Upstreams configuration in Rspamd

This document describes upstreams: list of servers that are selected by Rspamd using specific algorithm to establish a connection.

Introduction

List of upstreams is a common structure used in various Rspamd configuration options when you need to setup some remote servers. For example, upstreams are used to connect to a Redis server, to select a DNS server and to establish a connection by Rspamd proxy. Servers in upstream list can be defined by IP addresses (IPv6 addresses should be enclosed in brackets) or Unix domain sockets:

127.0.0.1,[::1]

by names:

serv1.example.com,serv2.example.com

You can also specify custom ports if they differ from the default ones (e.g. 53 for DNS):

serv1.example.com:8080,serv2.example.com

It is also possible to define upstreams priorities (described later), but in this case you must also specify a port number:

127.0.0.1:53:10,8.8.8.8:53:1

Unix sockets (starting with / or .) can also be specified, but priorities are not supported:

/tmp/rspamd.sock,fallback.example.com

Upstreams line can be separated by commas or by semicolons in any combination. You can prepend rotation algorithm to the upstreams line to override the default rotation method (specific for each upstream list definition):

master-slave:127.0.0.1:53:10,8.8.8.8:53:1

There are several algorithms available in Rspamd so far:

  • master-slave
  • round-robin
  • random
  • sequential
  • hash

Master-slave algorithm

This algorithm always select the upstream with highest weight unless it is not alive. For example, master-slave:127.0.0.1:53:10,8.8.8.8:53:1, line specifies that 127.0.0.1 will be always used if possible. You can skip priorities, then the first element is treated as master and the subsequent ones are used as slaves: master-slave:127.0.0.1,8.8.8.8 is the equivalent of the previous definition.

Round-robin algorithm

In this algorithm, upstreams are selected based on its weight, but, after selection, the upstream’s weight is decreased by one. For example, round-robin:127.0.0.1:53:10,8.8.8.8:53:1 will select 127.0.0.1 10 times and 8.8.8.8 merely one time. After all upstreams are rotated, Rspamd reset current weights to the initial ones. Hence, this could be treated as 10:1 distribution for these two upstreams. Upstreams with errors pending have their priorities penalised according to number of errors pending, so Rspamd prefers to select upstreams with no errors.

Sequential algorithm

Selects upstreams sequentially ignoring priorities.

Random algorithm

Selects upstreams randomly ignoring priorities.

Hash algorithm

Selects upstream based on hash value of the input key. Rspamd uses a consistent hash algorithm that allows you to split data between shards based on some key value.
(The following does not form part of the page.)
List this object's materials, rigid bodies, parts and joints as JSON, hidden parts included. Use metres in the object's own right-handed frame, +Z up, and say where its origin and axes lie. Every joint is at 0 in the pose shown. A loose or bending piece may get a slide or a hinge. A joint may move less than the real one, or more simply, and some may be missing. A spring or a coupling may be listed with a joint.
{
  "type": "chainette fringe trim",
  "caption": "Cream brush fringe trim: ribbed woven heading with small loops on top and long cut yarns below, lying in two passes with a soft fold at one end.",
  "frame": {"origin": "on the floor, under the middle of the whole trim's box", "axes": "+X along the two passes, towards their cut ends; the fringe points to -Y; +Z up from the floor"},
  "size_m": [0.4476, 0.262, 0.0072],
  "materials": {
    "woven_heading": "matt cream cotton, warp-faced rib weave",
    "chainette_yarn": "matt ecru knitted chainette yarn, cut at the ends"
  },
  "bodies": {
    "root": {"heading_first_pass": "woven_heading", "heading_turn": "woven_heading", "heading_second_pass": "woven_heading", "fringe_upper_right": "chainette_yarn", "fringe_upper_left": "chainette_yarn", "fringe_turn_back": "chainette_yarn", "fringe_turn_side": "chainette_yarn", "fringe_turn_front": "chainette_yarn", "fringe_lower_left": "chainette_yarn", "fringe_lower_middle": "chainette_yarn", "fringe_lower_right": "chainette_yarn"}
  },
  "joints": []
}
This rotation is available for specific upstreams, for example, some Redis upstreams. Otherwise, round-robin algorithm is used.

Upstreams lifetime

Each upstream is monitored by Rspamd for errors. If an error occur Rspamd places an upstream in monitoring mode during which it analyses errors rate (this is usually set by options max_errors and error_time where rate is calculated by errors / time elapsed since monitoring start). If this error rate is higher than desired (max_errors / error_time) then Rspamd marks upstream as inactive unless there are no active upstreams. Any successful connection during monitoring state returns an upstream to the active state. Upon reaching error rate limit, an upstream is marked as inactive and Rspamd waits for some time configured by option dead_time to restore upstream in the active list. The overall process is depicted in the following scheme:

Name resolution

Rspamd has a special treatment for upstreams defined with their names. During dead_time, Rspamd tries to re-resolve names and insert new IP addresses into upstream. If a name has multiple addresses, then Rspamd inserts all. Addresses are selected using round-robin rotation with error checking. Unlike upstreams configurations, errors are persistent and not cleared after successful attempts, so Rspamd always select an address with fewer errors count. This is done to turn off an IPv6 address, for example, if IPv6 is improperly configured in the system.

From version 2.0 Rspamd also resolves all upstreams in the background each lazy_resolve_time + jitter(0.1 * lazy_resolve_time). By default, this value is 1 hour but you can set this setting to a different value in the configuration (options -> upstreams section).